What the task requires: Repeat, exactly and completely, the entries shown underneath.

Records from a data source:
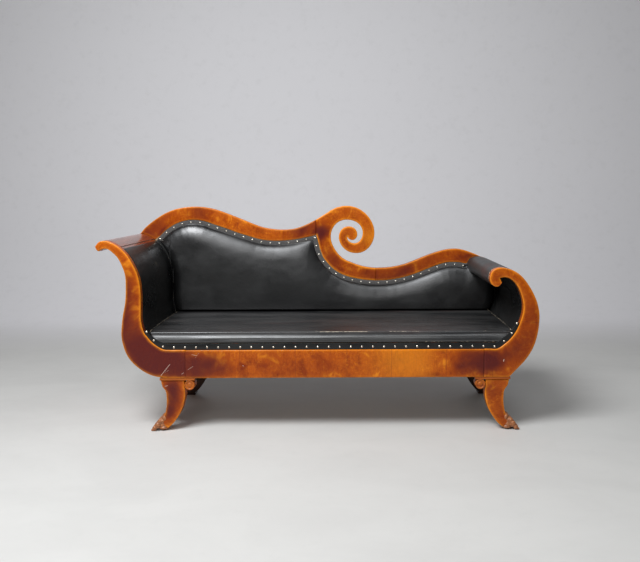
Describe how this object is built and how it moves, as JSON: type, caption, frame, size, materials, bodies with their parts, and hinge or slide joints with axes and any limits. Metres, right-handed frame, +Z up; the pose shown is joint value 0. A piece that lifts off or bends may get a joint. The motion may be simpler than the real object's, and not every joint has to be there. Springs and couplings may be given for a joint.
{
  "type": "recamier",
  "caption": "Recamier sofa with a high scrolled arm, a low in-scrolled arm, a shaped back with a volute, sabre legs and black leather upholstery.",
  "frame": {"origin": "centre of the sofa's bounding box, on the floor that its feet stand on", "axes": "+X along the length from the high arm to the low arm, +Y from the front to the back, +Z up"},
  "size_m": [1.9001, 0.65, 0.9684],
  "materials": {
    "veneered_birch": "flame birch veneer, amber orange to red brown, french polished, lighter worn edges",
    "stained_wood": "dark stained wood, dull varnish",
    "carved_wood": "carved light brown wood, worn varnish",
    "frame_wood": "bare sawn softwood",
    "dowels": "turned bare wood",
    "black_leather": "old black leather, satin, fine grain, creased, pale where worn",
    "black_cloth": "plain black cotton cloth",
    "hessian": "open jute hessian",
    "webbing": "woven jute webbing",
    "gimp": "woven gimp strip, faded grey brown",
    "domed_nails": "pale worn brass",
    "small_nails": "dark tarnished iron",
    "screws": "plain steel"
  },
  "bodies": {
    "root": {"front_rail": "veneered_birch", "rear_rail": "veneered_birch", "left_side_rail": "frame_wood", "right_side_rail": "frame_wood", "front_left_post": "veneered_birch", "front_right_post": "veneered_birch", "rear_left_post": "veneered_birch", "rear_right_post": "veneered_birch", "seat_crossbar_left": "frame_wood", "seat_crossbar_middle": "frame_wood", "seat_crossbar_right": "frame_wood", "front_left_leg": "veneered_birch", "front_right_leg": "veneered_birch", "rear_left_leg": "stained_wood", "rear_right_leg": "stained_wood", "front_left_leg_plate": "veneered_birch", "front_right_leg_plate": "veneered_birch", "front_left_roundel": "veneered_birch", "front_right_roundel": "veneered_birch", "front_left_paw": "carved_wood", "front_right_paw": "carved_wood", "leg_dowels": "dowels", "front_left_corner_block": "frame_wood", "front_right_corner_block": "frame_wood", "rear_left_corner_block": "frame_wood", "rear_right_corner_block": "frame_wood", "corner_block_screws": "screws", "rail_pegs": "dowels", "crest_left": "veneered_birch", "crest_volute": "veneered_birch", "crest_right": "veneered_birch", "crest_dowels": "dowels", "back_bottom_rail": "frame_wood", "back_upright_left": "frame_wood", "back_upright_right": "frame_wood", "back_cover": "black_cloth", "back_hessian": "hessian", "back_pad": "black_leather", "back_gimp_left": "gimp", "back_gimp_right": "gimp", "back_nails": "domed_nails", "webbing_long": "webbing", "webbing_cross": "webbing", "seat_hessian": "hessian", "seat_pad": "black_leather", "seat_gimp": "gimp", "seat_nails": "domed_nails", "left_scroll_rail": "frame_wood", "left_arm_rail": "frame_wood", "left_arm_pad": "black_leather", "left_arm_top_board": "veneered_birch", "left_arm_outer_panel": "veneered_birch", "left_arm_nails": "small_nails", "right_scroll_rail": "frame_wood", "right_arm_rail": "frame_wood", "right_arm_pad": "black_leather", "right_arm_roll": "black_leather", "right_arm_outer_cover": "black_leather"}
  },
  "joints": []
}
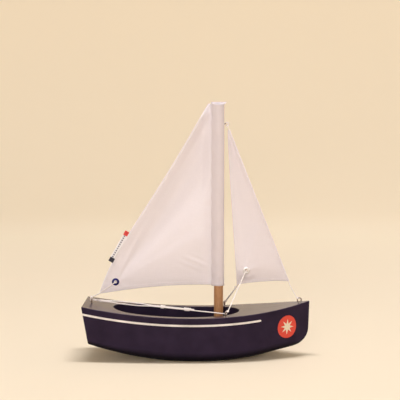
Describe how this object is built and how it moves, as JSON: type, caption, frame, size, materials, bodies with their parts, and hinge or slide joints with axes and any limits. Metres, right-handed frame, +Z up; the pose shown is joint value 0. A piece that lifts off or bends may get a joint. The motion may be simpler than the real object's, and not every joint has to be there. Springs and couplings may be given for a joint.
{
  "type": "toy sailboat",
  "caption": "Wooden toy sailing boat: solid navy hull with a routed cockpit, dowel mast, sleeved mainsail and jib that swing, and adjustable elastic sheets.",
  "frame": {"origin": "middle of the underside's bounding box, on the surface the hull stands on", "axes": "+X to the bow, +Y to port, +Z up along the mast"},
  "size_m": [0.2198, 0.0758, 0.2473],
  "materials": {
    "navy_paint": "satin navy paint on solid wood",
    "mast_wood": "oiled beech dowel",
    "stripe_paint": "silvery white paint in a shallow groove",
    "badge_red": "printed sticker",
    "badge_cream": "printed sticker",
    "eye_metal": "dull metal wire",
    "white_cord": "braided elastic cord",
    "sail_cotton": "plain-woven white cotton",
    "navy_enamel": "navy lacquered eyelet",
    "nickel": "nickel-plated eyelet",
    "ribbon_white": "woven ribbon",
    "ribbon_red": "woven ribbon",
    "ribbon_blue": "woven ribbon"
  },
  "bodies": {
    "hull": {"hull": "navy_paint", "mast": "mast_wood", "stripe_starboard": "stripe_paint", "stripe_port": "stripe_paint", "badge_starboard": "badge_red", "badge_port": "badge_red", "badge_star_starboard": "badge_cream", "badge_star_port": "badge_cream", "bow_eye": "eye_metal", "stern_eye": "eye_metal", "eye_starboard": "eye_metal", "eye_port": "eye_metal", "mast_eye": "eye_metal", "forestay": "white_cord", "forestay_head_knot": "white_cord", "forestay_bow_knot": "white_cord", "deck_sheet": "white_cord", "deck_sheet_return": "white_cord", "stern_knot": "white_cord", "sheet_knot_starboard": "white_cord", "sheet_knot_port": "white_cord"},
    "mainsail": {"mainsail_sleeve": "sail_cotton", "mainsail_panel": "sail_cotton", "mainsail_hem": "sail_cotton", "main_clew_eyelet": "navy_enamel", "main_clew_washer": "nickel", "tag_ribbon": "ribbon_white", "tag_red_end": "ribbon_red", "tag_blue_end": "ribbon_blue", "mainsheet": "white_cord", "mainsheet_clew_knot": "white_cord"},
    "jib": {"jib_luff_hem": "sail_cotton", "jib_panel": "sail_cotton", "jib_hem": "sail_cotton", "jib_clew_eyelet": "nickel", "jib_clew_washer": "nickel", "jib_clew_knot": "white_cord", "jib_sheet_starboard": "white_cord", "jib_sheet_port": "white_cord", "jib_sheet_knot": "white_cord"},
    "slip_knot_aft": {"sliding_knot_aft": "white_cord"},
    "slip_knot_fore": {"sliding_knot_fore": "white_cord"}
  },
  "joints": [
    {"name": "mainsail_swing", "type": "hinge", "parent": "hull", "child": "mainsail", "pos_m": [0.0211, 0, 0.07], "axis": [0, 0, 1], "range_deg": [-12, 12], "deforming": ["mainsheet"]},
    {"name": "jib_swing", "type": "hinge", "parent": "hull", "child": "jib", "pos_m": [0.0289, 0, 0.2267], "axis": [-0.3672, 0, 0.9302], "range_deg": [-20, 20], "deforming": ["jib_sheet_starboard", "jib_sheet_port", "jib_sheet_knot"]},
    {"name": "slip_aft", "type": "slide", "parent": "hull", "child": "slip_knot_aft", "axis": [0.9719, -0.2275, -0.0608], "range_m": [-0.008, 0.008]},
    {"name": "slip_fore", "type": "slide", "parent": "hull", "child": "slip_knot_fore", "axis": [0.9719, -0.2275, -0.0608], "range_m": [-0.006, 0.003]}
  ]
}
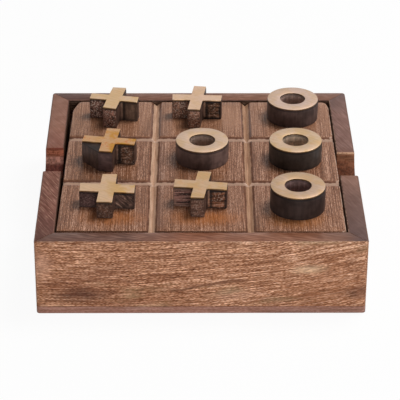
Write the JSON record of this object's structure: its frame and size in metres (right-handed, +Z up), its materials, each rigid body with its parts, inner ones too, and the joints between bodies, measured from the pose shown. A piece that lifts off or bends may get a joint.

Completed task:
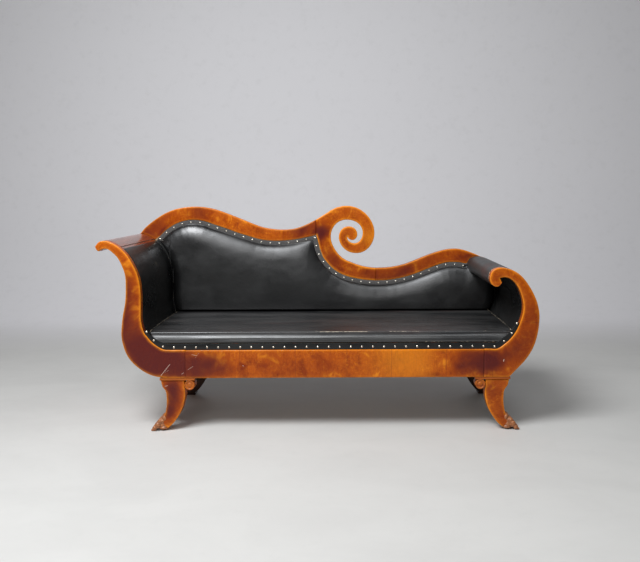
Describe how this object is built and how it moves, as JSON: type, caption, frame, size, materials, bodies with their parts, and hinge or slide joints with axes and any limits. Metres, right-handed frame, +Z up; the pose shown is joint value 0. A piece that lifts off or bends may get a joint. The motion may be simpler than the real object's, and not every joint has to be there. Springs and couplings may be given for a joint.
{
  "type": "recamier",
  "caption": "Recamier sofa with a high scrolled arm, a low in-scrolled arm, a shaped back with a volute, sabre legs and black leather upholstery.",
  "frame": {"origin": "centre of the sofa's bounding box, on the floor that its feet stand on", "axes": "+X along the length from the high arm to the low arm, +Y from the front to the back, +Z up"},
  "size_m": [1.9001, 0.65, 0.9684],
  "materials": {
    "veneered_birch": "flame birch veneer, amber orange to red brown, french polished, lighter worn edges",
    "stained_wood": "dark stained wood, dull varnish",
    "carved_wood": "carved light brown wood, worn varnish",
    "frame_wood": "bare sawn softwood",
    "dowels": "turned bare wood",
    "black_leather": "old black leather, satin, fine grain, creased, pale where worn",
    "black_cloth": "plain black cotton cloth",
    "hessian": "open jute hessian",
    "webbing": "woven jute webbing",
    "gimp": "woven gimp strip, faded grey brown",
    "domed_nails": "pale worn brass",
    "small_nails": "dark tarnished iron",
    "screws": "plain steel"
  },
  "bodies": {
    "root": {"front_rail": "veneered_birch", "rear_rail": "veneered_birch", "left_side_rail": "frame_wood", "right_side_rail": "frame_wood", "front_left_post": "veneered_birch", "front_right_post": "veneered_birch", "rear_left_post": "veneered_birch", "rear_right_post": "veneered_birch", "seat_crossbar_left": "frame_wood", "seat_crossbar_middle": "frame_wood", "seat_crossbar_right": "frame_wood", "front_left_leg": "veneered_birch", "front_right_leg": "veneered_birch", "rear_left_leg": "stained_wood", "rear_right_leg": "stained_wood", "front_left_leg_plate": "veneered_birch", "front_right_leg_plate": "veneered_birch", "front_left_roundel": "veneered_birch", "front_right_roundel": "veneered_birch", "front_left_paw": "carved_wood", "front_right_paw": "carved_wood", "leg_dowels": "dowels", "front_left_corner_block": "frame_wood", "front_right_corner_block": "frame_wood", "rear_left_corner_block": "frame_wood", "rear_right_corner_block": "frame_wood", "corner_block_screws": "screws", "rail_pegs": "dowels", "crest_left": "veneered_birch", "crest_volute": "veneered_birch", "crest_right": "veneered_birch", "crest_dowels": "dowels", "back_bottom_rail": "frame_wood", "back_upright_left": "frame_wood", "back_upright_right": "frame_wood", "back_cover": "black_cloth", "back_hessian": "hessian", "back_pad": "black_leather", "back_gimp_left": "gimp", "back_gimp_right": "gimp", "back_nails": "domed_nails", "webbing_long": "webbing", "webbing_cross": "webbing", "seat_hessian": "hessian", "seat_pad": "black_leather", "seat_gimp": "gimp", "seat_nails": "domed_nails", "left_scroll_rail": "frame_wood", "left_arm_rail": "frame_wood", "left_arm_pad": "black_leather", "left_arm_top_board": "veneered_birch", "left_arm_outer_panel": "veneered_birch", "left_arm_nails": "small_nails", "right_scroll_rail": "frame_wood", "right_arm_rail": "frame_wood", "right_arm_pad": "black_leather", "right_arm_roll": "black_leather", "right_arm_outer_cover": "black_leather"}
  },
  "joints": []
}
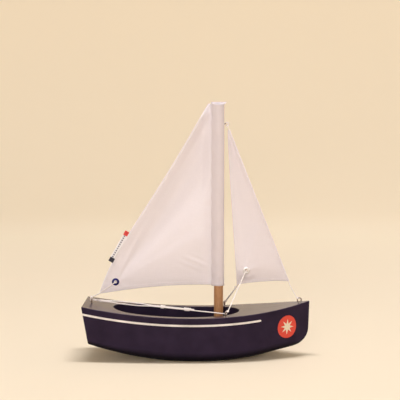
Describe how this object is built and how it moves, as JSON: type, caption, frame, size, materials, bodies with their parts, and hinge or slide joints with axes and any limits. Metres, right-handed frame, +Z up; the pose shown is joint value 0. A piece that lifts off or bends may get a joint. The motion may be simpler than the real object's, and not every joint has to be there. Springs and couplings may be given for a joint.
{
  "type": "toy sailboat",
  "caption": "Wooden toy sailing boat: solid navy hull with a routed cockpit, dowel mast, sleeved mainsail and jib that swing, and adjustable elastic sheets.",
  "frame": {"origin": "middle of the underside's bounding box, on the surface the hull stands on", "axes": "+X to the bow, +Y to port, +Z up along the mast"},
  "size_m": [0.2198, 0.0758, 0.2473],
  "materials": {
    "navy_paint": "satin navy paint on solid wood",
    "mast_wood": "oiled beech dowel",
    "stripe_paint": "silvery white paint in a shallow groove",
    "badge_red": "printed sticker",
    "badge_cream": "printed sticker",
    "eye_metal": "dull metal wire",
    "white_cord": "braided elastic cord",
    "sail_cotton": "plain-woven white cotton",
    "navy_enamel": "navy lacquered eyelet",
    "nickel": "nickel-plated eyelet",
    "ribbon_white": "woven ribbon",
    "ribbon_red": "woven ribbon",
    "ribbon_blue": "woven ribbon"
  },
  "bodies": {
    "hull": {"hull": "navy_paint", "mast": "mast_wood", "stripe_starboard": "stripe_paint", "stripe_port": "stripe_paint", "badge_starboard": "badge_red", "badge_port": "badge_red", "badge_star_starboard": "badge_cream", "badge_star_port": "badge_cream", "bow_eye": "eye_metal", "stern_eye": "eye_metal", "eye_starboard": "eye_metal", "eye_port": "eye_metal", "mast_eye": "eye_metal", "forestay": "white_cord", "forestay_head_knot": "white_cord", "forestay_bow_knot": "white_cord", "deck_sheet": "white_cord", "deck_sheet_return": "white_cord", "stern_knot": "white_cord", "sheet_knot_starboard": "white_cord", "sheet_knot_port": "white_cord"},
    "mainsail": {"mainsail_sleeve": "sail_cotton", "mainsail_panel": "sail_cotton", "mainsail_hem": "sail_cotton", "main_clew_eyelet": "navy_enamel", "main_clew_washer": "nickel", "tag_ribbon": "ribbon_white", "tag_red_end": "ribbon_red", "tag_blue_end": "ribbon_blue", "mainsheet": "white_cord", "mainsheet_clew_knot": "white_cord"},
    "jib": {"jib_luff_hem": "sail_cotton", "jib_panel": "sail_cotton", "jib_hem": "sail_cotton", "jib_clew_eyelet": "nickel", "jib_clew_washer": "nickel", "jib_clew_knot": "white_cord", "jib_sheet_starboard": "white_cord", "jib_sheet_port": "white_cord", "jib_sheet_knot": "white_cord"},
    "slip_knot_aft": {"sliding_knot_aft": "white_cord"},
    "slip_knot_fore": {"sliding_knot_fore": "white_cord"}
  },
  "joints": [
    {"name": "mainsail_swing", "type": "hinge", "parent": "hull", "child": "mainsail", "pos_m": [0.0211, 0, 0.07], "axis": [0, 0, 1], "range_deg": [-12, 12], "deforming": ["mainsheet"]},
    {"name": "jib_swing", "type": "hinge", "parent": "hull", "child": "jib", "pos_m": [0.0289, 0, 0.2267], "axis": [-0.3672, 0, 0.9302], "range_deg": [-20, 20], "deforming": ["jib_sheet_starboard", "jib_sheet_port", "jib_sheet_knot"]},
    {"name": "slip_aft", "type": "slide", "parent": "hull", "child": "slip_knot_aft", "axis": [0.9719, -0.2275, -0.0608], "range_m": [-0.008, 0.008]},
    {"name": "slip_fore", "type": "slide", "parent": "hull", "child": "slip_knot_fore", "axis": [0.9719, -0.2275, -0.0608], "range_m": [-0.006, 0.003]}
  ]
}
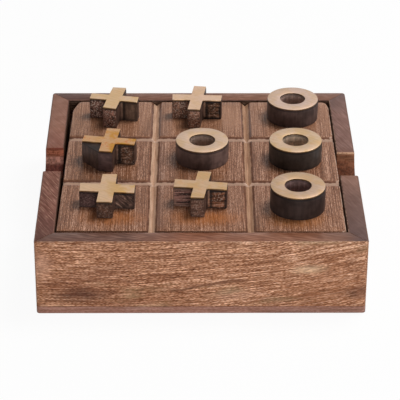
Write the JSON record of this object's structure: its frame and size in metres (right-handed, +Z up), its materials, each rigid body with its parts, inner ones too, and the joints between bodies, measured from the pose shown. A piece that lifts off or bends may get a joint.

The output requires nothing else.